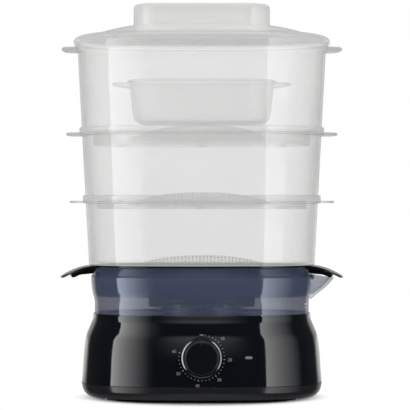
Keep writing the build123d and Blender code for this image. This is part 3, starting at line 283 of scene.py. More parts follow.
def ring_y(radius, y, z, steps):
    """A round loop that faces along Y, in the middle plane."""
    turns = [2 * math.pi * i / steps for i in range(steps)]
    return [(radius * math.cos(a), y, z + radius * math.sin(a)) for a in turns]


def bar_y(radius, front, back, z, steps=48):
    """A round cutter along Y."""
    return loft("cutter", [ring_y(radius, y, z, steps) for y in (front, back)])


def spun_y(name, points, material, closed=False):
    """Turn a section of (radius, y) about the dial's axis."""
    return loft(name, [ring_y(r, y, DIAL_Z, DIAL_STEPS) for r, y in points], material, closed)


# -------- materials
COAT_ROUGHNESS = 0.05
GRAIN_SCALE, GRAIN_DEPTH = 900.0, 0.0001
WAVE_SCALE, WAVE_DEPTH = 14.0, 0.001
MOTTLED, CLEAR_MOTTLED = 9.0, 7.0
SHADE_LEFT = 0.3


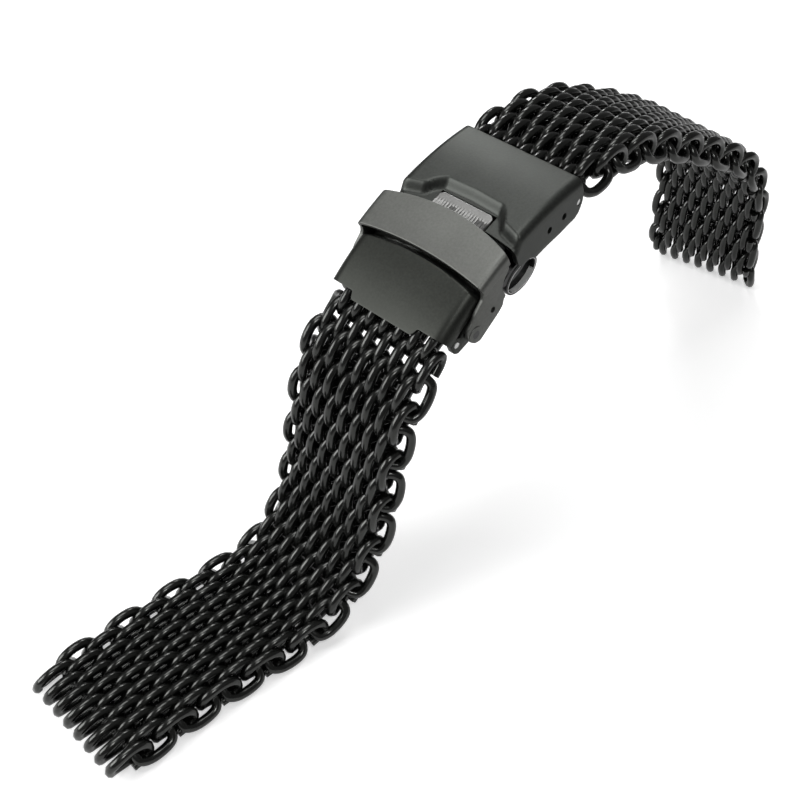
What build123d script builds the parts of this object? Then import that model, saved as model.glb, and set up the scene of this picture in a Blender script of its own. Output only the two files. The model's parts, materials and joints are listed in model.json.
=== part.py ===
from build123d import *
import math
import os

os.makedirs("parts", exist_ok=True)

# Mesh: every cross row is one flattened coil of wire hooked into the next row
PITCH = 2.24            # spacing of the coil's turns across the strap
WIRE = 0.70             # side of the modelled wire: the square that fits inside the round wire
ROW_STEP = 3.42         # spacing of the rows along the strap
HALF_LEN = 2.35         # half length of a turn, centre line
TOP = 1.3              # height of a top leg's ends over the strap's middle plane
BOTTOM = 1.30           # depth of the bottom legs
BULGE = 0.47            # how far the cut side tips bow outward, in turns
RETURN = 0.1            # where the side link's return leg stops, from the row's middle
TURNS = 7
LOWER_ROWS = 22
UPPER_ROWS = 24
ROW_FLEX = 18.0         # how far one row bends against the next, either way

# Rest shape, degrees, as knots along each half of the strap
LOWER_PITCH = [(0, 0.0), (7, 0.0), (11, 56.4), (14, 79.2), (17, 76.0), (21, 29.1)]
LOWER_YAW = [(0, -3.5), (7, -10.9), (14, -4.4), (21, 0.0)]
UPPER_PITCH = [(0, 16.1), (3, -9.9), (6, -25.3), (12, -32.3), (16, -55.7), (20, -89.0), (23, -60.0)]
UPPER_YAW = [(0, 0.0), (12, -5.5), (23, 9.3)]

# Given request
Output the entries verbatim.

# Reply
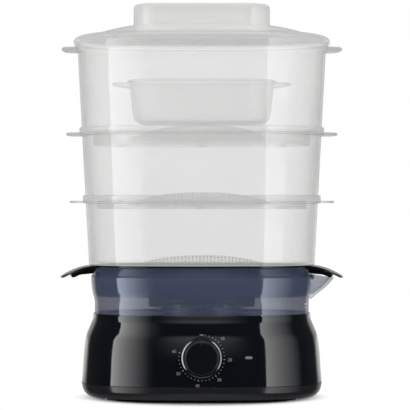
Keep writing the build123d and Blender code for this image. This is part 3, starting at line 283 of scene.py. More parts follow.
def ring_y(radius, y, z, steps):
    """A round loop that faces along Y, in the middle plane."""
    turns = [2 * math.pi * i / steps for i in range(steps)]
    return [(radius * math.cos(a), y, z + radius * math.sin(a)) for a in turns]


def bar_y(radius, front, back, z, steps=48):
    """A round cutter along Y."""
    return loft("cutter", [ring_y(radius, y, z, steps) for y in (front, back)])


def spun_y(name, points, material, closed=False):
    """Turn a section of (radius, y) about the dial's axis."""
    return loft(name, [ring_y(r, y, DIAL_Z, DIAL_STEPS) for r, y in points], material, closed)


# -------- materials
COAT_ROUGHNESS = 0.05
GRAIN_SCALE, GRAIN_DEPTH = 900.0, 0.0001
WAVE_SCALE, WAVE_DEPTH = 14.0, 0.001
MOTTLED, CLEAR_MOTTLED = 9.0, 7.0
SHADE_LEFT = 0.3


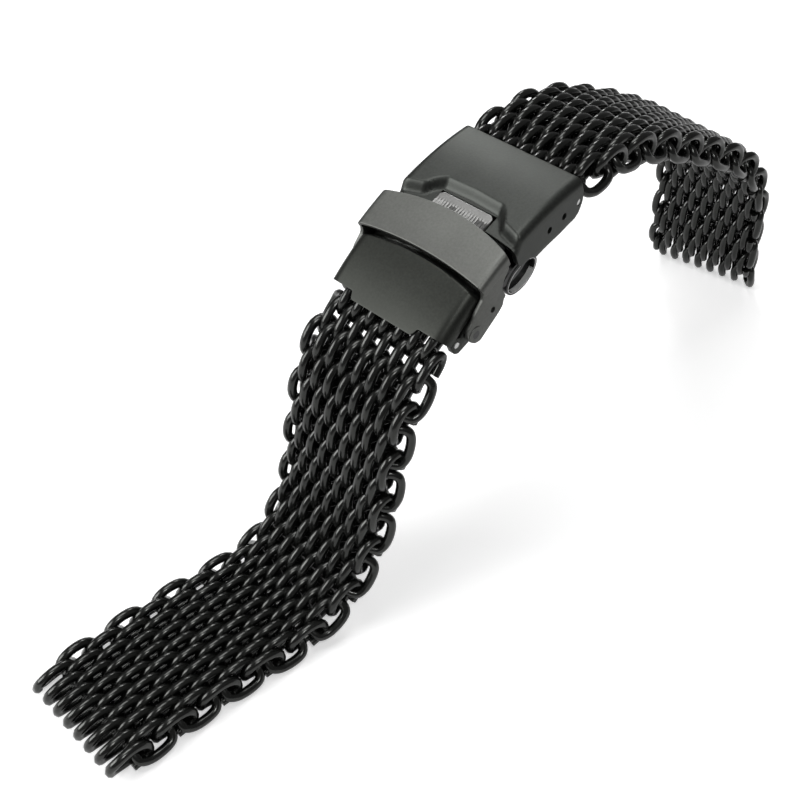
What build123d script builds the parts of this object? Then import that model, saved as model.glb, and set up the scene of this picture in a Blender script of its own. Output only the two files. The model's parts, materials and joints are listed in model.json.
=== part.py ===
from build123d import *
import math
import os

os.makedirs("parts", exist_ok=True)

# Mesh: every cross row is one flattened coil of wire hooked into the next row
PITCH = 2.24            # spacing of the coil's turns across the strap
WIRE = 0.70             # side of the modelled wire: the square that fits inside the round wire
ROW_STEP = 3.42         # spacing of the rows along the strap
HALF_LEN = 2.35         # half length of a turn, centre line
TOP = 1.3              # height of a top leg's ends over the strap's middle plane
BOTTOM = 1.30           # depth of the bottom legs
BULGE = 0.47            # how far the cut side tips bow outward, in turns
RETURN = 0.1            # where the side link's return leg stops, from the row's middle
TURNS = 7
LOWER_ROWS = 22
UPPER_ROWS = 24
ROW_FLEX = 18.0         # how far one row bends against the next, either way

# Rest shape, degrees, as knots along each half of the strap
LOWER_PITCH = [(0, 0.0), (7, 0.0), (11, 56.4), (14, 79.2), (17, 76.0), (21, 29.1)]
LOWER_YAW = [(0, -3.5), (7, -10.9), (14, -4.4), (21, 0.0)]
UPPER_PITCH = [(0, 16.1), (3, -9.9), (6, -25.3), (12, -32.3), (16, -55.7), (20, -89.0), (23, -60.0)]
UPPER_YAW = [(0, 0.0), (12, -5.5), (23, 9.3)]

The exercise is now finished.